Good day,
Currently I am working with the book "Introduction to Fourier Series" by R. Lasser. There we have the following theorem (on page 227):
Let $f \in L^1(\mathbb{R})$. Set $$F(x):=\int_{-\infty}^x f(y) dy=\int_{\mathbb{R}}f(y) \chi_{]-\infty,x]} dy$$ for $x \in \mathbb{R}$. If $F \in L^1(\mathbb{R})$, then $$\hat{F}(a)=\frac{1}{ia} \hat f (a)$$ for all $a \in \mathbb{R}\backslash \{0\}$.
Proof: We know that $F'(x)=f(x)$ holds for almost all $x \in \mathbb{R}$. Integration by parts yields $$\hat F (a) = \lim_{A \to \infty} F(x) \frac{1}{-ia} e^{-iax} \bigg|_{-A}^A+\int_{\mathbb{R}} f(x) \frac{1}{ia} e^{-iax} dx$$ where we have also used Lebesgue's dominated convergence theorem. Because of its integrability $F$ vanishes in infinity, that is $$\lim_{|A|\rightarrow \infty} F(A)=0.$$
I don't get why $F$ vanishes at infinity.
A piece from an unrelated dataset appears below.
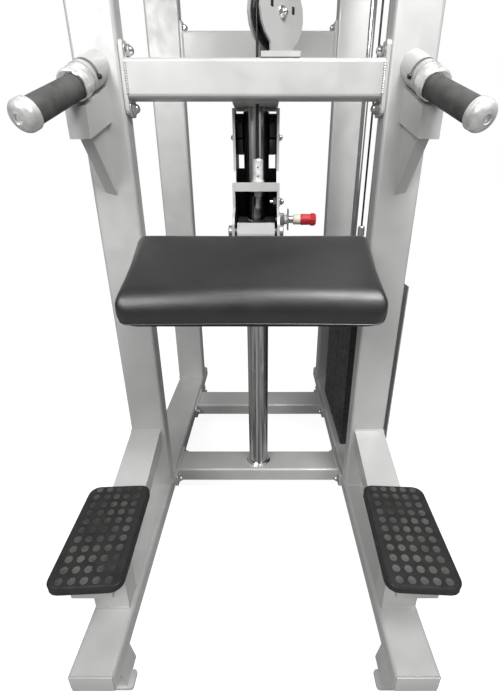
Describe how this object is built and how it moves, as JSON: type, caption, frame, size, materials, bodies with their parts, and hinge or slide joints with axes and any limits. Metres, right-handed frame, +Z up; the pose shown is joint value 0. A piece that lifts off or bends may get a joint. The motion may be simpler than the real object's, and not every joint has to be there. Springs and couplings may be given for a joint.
{
  "type": "weight-assisted chin and dip machine",
  "caption": "Assisted chin and dip machine: a folding knee pad on a cable-hung carriage rides a post, balanced by a weight stack; turning dip handles, fixed steps.",
  "frame": {"origin": "on the floor, under the middle of the machine's bounding box", "axes": "+Z up; the user faces +Y; the weight stack is on the user's right, at +X"},
  "size_m": [1.2666, 1.392, 2.15],
  "materials": {
    "frame_paint": "light silver-grey powder coat, satin",
    "chrome": "bright chrome plate",
    "zinc": "zinc-plated steel",
    "grip_rubber": "matte dark grey sleeve",
    "tread_rubber": "black tread with round studs",
    "black_plastic": "black moulded plastic",
    "upholstery": "black leatherette, slight sheen",
    "stack_paint": "black satin paint",
    "red_knob": "glossy dark red",
    "cable_sheath": "black nylon-coated steel cable"
  },
  "bodies": {
    "frame": {"centre_pulley_bracket": "frame_paint", "front_guide_rod": "chrome", "guide_post": "chrome", "left_chin_bar": "frame_paint", "left_dip_bracket": "frame_paint", "left_foot_plate": "tread_rubber", "left_front_foot": "frame_paint", "left_front_rail": "frame_paint", "left_front_upright": "frame_paint", "left_rear_foot": "frame_paint", "left_rear_rail": "frame_paint", "left_rear_upright": "frame_paint", "left_side_beam": "frame_paint", "left_step_arm": "frame_paint", "lower_front_cross": "frame_paint", "lower_rear_cross": "frame_paint", "middle_cable": "cable_sheath", "rear_guide_rod": "chrome", "resting_plates": "stack_paint", "right_chin_bar": "frame_paint", "right_dip_bracket": "frame_paint", "right_foot_plate": "tread_rubber", "right_front_foot": "frame_paint", "right_front_rail": "frame_paint", "right_front_upright": "frame_paint", "right_rear_foot": "frame_paint", "right_rear_rail": "frame_paint", "right_rear_upright": "frame_paint", "right_side_beam": "frame_paint", "right_step_arm": "frame_paint", "stack_pulley_bracket": "frame_paint", "stack_shroud": "frame_paint", "top_cross": "frame_paint", "upper_front_cross": "frame_paint", "upper_rear_cross": "frame_paint"},
    "carriage": {"carriage_frame": "frame_paint", "cable_stud": "zinc", "carriage_cable": "cable_sheath", "pad_hinge_bolt": "zinc"},
    "upper_roller": {"upper_roller": "black_plastic"},
    "lower_roller": {"lower_roller": "black_plastic"},
    "pad": {"pad_arm": "frame_paint", "pad_board": "black_plastic", "knee_pad": "upholstery"},
    "pull_pin": {"pull_pin": "zinc", "pull_knob": "red_knob"},
    "centre_pulley": {"centre_pulley": "black_plastic"},
    "stack_pulley": {"stack_pulley": "black_plastic"},
    "stack": {"lifted_plates": "stack_paint", "top_plate": "stack_paint", "selector_stem": "zinc", "stack_cable": "cable_sheath"},
    "selector_pin": {"selector_pin": "black_plastic"},
    "left_dip": {"left_dip_hub": "chrome", "left_dip_grip": "grip_rubber", "left_dip_cap": "chrome"},
    "right_dip": {"right_dip_hub": "chrome", "right_dip_grip": "grip_rubber", "right_dip_cap": "chrome"}
  },
  "joints": [
    {"name": "stack_slide", "type": "slide", "parent": "frame", "child": "stack", "axis": [0, 0, 1], "range_m": [0, 0.42], "deforming": ["stack_cable"]},
    {"name": "carriage_slide", "type": "slide", "parent": "frame", "child": "carriage", "axis": [0, 0, 1], "range_m": [-0.42, 0], "deforming": ["carriage_cable"]},
    {"name": "centre_pulley_spin", "type": "hinge", "parent": "frame", "child": "centre_pulley", "pos_m": [0.0454, -0.05738, 1.345], "axis": [0.7004, -0.7137, 0], "range_deg": [-5, 440]},
    {"name": "stack_pulley_spin", "type": "hinge", "parent": "frame", "child": "stack_pulley", "pos_m": [0.3106, 0.20288, 1.7], "axis": [0.7004, -0.7137, 0], "range_deg": [-5, 440]},
    {"name": "upper_roller_spin", "type": "hinge", "parent": "carriage", "child": "upper_roller", "pos_m": [0, 0.0162, 1.112], "axis": [1, 0, 0], "range_deg": [-870, 5]},
    {"name": "lower_roller_spin", "type": "hinge", "parent": "carriage", "child": "lower_roller", "pos_m": [0, -0.1042, 0.885], "axis": [1, 0, 0], "range_deg": [-5, 870]},
    {"name": "pad_fold", "type": "hinge", "parent": "carriage", "child": "pad", "pos_m": [0, -0.175, 0.897], "axis": [-1, 0, 0], "range_deg": [0, 70]},
    {"name": "pin_pull", "type": "slide", "parent": "carriage", "child": "pull_pin", "axis": [1, 0, 0], "range_m": [0, 0.012], "stiffness_N_per_m": 400},
    {"name": "selector_pull", "type": "slide", "parent": "stack", "child": "selector_pin", "axis": [-1, 0, 0], "range_m": [0, 0.068]},
    {"name": "left_handle_turn", "type": "hinge", "parent": "frame", "child": "left_dip", "pos_m": [-0.333, -0.171, 1.222], "axis": [-0.1702, -0.8711, -0.4606], "range_deg": [0, 180]},
    {"name": "right_handle_turn", "type": "hinge", "parent": "frame", "child": "right_dip", "pos_m": [0.333, -0.171, 1.222], "axis": [-0.1702, 0.8711, 0.4606], "range_deg": [0, 180]}
  ],
  "couplings": [
    {"joint": "carriage_slide", "follows": "stack_slide", "ratio": -1},
    {"joint": "centre_pulley_spin", "follows": "stack_slide", "rad_per_m": 17.241},
    {"joint": "stack_pulley_spin", "follows": "stack_slide", "rad_per_m": 17.241},
    {"joint": "upper_roller_spin", "follows": "stack_slide", "rad_per_m": -35.714},
    {"joint": "lower_roller_spin", "follows": "stack_slide", "rad_per_m": 35.714}
  ]
}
It is stated because of its integrability. But I have found an example of an integrable function that doesn't vanish at infinity, see: Does an absolutely integrable function tend to $0$ as its argument tends to infinity?
It might be because of the integral representation of $F$.
Does someone have an idea? I would really appreciate a proof of this statement.
Thanks a lot, Marvin